Find the lines with "materials" in them and copy them out.

Start of DATA SECTION

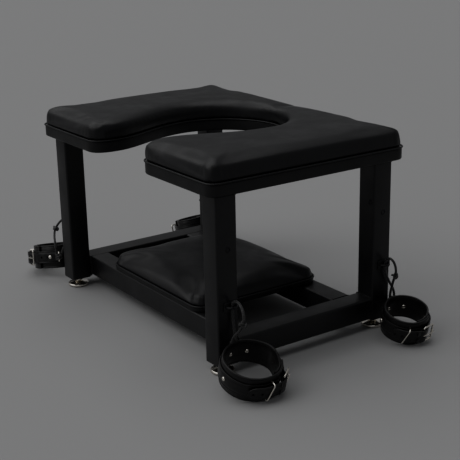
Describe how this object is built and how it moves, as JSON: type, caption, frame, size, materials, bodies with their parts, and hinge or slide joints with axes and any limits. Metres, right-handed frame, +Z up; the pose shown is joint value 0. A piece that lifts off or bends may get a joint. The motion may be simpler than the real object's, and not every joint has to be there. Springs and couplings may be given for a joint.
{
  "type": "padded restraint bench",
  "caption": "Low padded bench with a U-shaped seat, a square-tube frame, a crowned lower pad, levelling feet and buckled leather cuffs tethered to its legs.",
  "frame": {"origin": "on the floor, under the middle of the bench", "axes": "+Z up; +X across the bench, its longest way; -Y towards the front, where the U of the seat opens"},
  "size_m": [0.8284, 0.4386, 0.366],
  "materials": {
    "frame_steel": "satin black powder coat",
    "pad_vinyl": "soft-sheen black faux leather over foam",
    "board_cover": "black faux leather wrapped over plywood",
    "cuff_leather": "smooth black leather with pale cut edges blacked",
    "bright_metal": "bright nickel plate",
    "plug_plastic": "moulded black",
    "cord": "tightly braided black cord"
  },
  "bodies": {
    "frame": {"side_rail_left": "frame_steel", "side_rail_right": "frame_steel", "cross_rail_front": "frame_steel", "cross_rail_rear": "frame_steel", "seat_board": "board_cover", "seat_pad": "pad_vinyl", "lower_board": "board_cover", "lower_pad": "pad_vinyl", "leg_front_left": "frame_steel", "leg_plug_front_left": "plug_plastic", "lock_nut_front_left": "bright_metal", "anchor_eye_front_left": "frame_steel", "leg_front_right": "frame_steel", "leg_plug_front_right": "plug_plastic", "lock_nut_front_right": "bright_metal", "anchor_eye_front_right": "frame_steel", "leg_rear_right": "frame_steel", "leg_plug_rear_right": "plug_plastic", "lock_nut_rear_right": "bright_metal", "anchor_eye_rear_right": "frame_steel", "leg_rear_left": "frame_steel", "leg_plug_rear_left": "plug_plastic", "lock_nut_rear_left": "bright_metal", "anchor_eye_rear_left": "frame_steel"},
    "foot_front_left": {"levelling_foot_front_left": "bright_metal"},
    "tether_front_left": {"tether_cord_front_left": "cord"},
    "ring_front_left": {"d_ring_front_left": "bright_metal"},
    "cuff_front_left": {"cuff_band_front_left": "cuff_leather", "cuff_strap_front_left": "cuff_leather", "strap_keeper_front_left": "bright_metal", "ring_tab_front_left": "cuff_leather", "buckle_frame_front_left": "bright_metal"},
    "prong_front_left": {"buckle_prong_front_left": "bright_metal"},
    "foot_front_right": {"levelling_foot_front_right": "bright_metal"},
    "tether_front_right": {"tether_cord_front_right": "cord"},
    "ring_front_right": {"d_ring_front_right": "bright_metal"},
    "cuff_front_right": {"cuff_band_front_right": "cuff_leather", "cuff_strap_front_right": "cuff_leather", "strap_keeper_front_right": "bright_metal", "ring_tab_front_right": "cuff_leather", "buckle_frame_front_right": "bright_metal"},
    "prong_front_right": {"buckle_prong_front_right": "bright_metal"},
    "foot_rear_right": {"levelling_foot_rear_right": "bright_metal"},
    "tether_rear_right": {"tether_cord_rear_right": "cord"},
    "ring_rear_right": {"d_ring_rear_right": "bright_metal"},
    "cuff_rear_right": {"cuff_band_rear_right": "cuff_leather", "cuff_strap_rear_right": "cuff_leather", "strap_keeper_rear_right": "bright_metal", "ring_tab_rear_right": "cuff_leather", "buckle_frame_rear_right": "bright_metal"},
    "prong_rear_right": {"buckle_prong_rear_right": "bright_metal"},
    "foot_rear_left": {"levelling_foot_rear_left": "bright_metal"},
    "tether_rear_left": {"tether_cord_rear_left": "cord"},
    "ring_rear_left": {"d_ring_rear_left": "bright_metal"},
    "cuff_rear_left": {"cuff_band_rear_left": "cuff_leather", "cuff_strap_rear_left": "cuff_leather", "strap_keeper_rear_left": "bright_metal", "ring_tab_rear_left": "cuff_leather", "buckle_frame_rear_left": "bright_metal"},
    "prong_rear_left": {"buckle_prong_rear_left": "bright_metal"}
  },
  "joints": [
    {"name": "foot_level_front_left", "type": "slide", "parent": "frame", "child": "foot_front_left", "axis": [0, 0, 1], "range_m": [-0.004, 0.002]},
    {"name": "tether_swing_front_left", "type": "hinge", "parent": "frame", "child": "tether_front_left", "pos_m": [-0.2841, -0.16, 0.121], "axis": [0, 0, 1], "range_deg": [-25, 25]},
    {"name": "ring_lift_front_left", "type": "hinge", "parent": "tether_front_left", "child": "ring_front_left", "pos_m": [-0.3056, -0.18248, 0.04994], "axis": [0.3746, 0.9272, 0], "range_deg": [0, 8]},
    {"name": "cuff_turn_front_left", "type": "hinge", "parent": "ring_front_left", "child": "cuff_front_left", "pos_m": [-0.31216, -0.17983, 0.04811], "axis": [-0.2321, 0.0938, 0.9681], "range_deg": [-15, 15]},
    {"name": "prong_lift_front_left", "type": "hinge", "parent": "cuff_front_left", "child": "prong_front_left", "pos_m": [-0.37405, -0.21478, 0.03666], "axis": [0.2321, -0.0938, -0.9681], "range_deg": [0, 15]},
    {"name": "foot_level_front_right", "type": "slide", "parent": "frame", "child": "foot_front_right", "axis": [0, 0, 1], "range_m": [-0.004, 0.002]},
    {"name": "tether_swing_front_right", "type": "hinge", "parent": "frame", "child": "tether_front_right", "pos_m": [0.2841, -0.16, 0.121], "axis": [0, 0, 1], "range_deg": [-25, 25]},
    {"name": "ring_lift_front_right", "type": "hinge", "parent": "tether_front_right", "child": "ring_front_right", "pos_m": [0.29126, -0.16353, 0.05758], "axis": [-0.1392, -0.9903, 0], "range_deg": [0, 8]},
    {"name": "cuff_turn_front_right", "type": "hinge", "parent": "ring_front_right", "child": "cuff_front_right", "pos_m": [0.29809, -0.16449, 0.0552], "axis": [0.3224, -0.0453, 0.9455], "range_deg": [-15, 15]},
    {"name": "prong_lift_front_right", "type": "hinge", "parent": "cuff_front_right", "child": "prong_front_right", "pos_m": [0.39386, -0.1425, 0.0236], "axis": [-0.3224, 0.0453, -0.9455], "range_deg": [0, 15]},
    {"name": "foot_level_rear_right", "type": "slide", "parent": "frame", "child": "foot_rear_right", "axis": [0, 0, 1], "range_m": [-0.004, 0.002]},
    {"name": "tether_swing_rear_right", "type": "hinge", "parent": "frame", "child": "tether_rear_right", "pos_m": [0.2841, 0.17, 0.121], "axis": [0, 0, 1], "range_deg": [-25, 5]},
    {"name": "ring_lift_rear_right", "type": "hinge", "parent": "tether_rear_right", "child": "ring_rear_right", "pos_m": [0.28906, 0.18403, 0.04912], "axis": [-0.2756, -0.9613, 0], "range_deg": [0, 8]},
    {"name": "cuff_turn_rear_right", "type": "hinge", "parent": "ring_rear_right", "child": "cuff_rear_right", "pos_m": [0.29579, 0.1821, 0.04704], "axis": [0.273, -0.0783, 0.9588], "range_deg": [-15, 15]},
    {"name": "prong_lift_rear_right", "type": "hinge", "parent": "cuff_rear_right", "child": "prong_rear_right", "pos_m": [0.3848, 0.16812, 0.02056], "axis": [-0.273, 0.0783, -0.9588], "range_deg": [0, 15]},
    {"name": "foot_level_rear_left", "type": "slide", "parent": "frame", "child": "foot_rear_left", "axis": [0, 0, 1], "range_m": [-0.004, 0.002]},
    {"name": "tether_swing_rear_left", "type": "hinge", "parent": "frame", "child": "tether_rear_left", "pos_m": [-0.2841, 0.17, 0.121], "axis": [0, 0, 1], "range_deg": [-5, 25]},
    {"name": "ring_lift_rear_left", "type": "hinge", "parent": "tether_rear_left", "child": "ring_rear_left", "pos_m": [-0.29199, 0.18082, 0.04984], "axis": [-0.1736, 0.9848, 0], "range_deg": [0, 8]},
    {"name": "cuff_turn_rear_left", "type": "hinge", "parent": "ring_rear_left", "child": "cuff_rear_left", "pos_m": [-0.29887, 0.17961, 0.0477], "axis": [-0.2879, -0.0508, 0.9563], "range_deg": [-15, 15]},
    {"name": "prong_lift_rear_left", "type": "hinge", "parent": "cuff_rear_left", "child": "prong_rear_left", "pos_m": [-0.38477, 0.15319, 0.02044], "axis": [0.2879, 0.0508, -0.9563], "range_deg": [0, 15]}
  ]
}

End of DATA SECTION

## REPLY TO THE EXERCISE
Describe how this object is built and how it moves, as JSON: type, caption, frame, size, materials, bodies with their parts, and hinge or slide joints with axes and any limits. Metres, right-handed frame, +Z up; the pose shown is joint value 0. A piece that lifts off or bends may get a joint. The motion may be simpler than the real object's, and not every joint has to be there. Springs and couplings may be given for a joint.
  "materials": {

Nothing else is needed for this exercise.